In the model results, you may notice that the temperature profile shifts in the downstream direction. This difference can be attributed to the fact that radiation has been left out of the model. Meanwhile, the figure on the right compares the temperature profiles along a horizontal line at two different positions (20 and 50 pipe diameters) downstream of the pipe exit. Again, there is a good agreement between the values obtained in the simulation and those from the experiment.

Graphs comparing the jet temperatures from the model results and the experimental data.
Left: A plot comparing jet temperatures along the centerline. Right: Jet temperatures at 20 and 50 pipe diameters downstream of the pipe exit.

When comparing the axial velocity of the jet with experimental data, we can observe that these results are in excellent agreement for both positions (20 and 50 pipe diameters).
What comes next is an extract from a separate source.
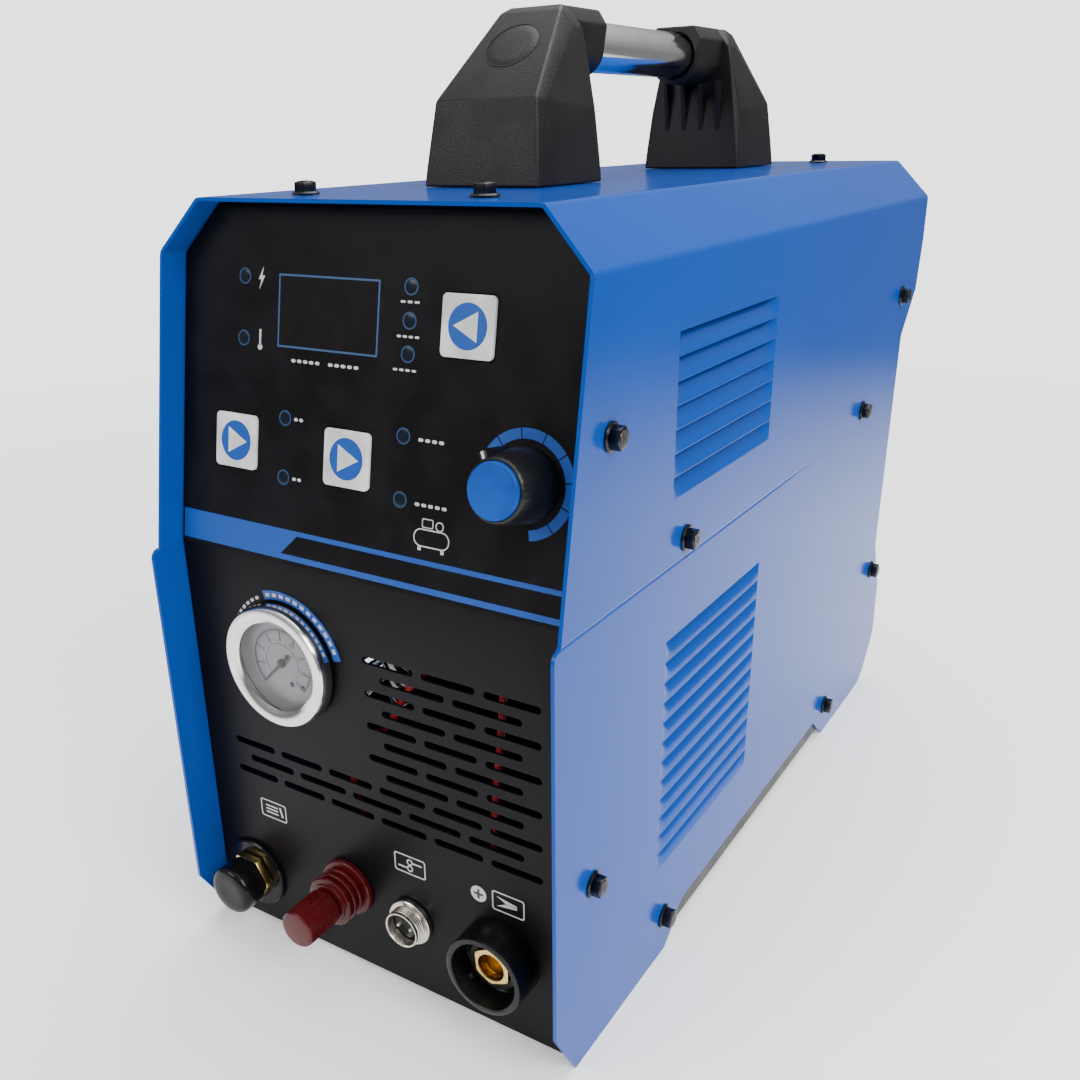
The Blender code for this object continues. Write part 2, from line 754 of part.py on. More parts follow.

This is illustrated here:

A plot comparing axial velocity.
Axial velocity at the same downstream positions as the previous plot.

Lastly, we evaluate the species concentration along the jet centerline. In the case of the species N2 and CO, the axial mass fraction development aligns closely with experimental data. H2O and H2 are found to agree fairly well with the experimental values, with a slight shift on H2O. The species CO2 and O2 feature a similar trend as the experimental results but, just as in the temperature, the profiles are found to shift downstream. Here, the discrepancy can be somewhat attributed to the lack of inclusion of radiation in the model. However, the simplified reaction scheme and the eddy dissipation model are likely to have an influence on the accuracy as well.

N2 and CO concentrations along the jet centerline.
H2O and H2 concentrations.
A graph showing CO2 and O2 concentrations.
Comparing species mass fractions along the jet centerline.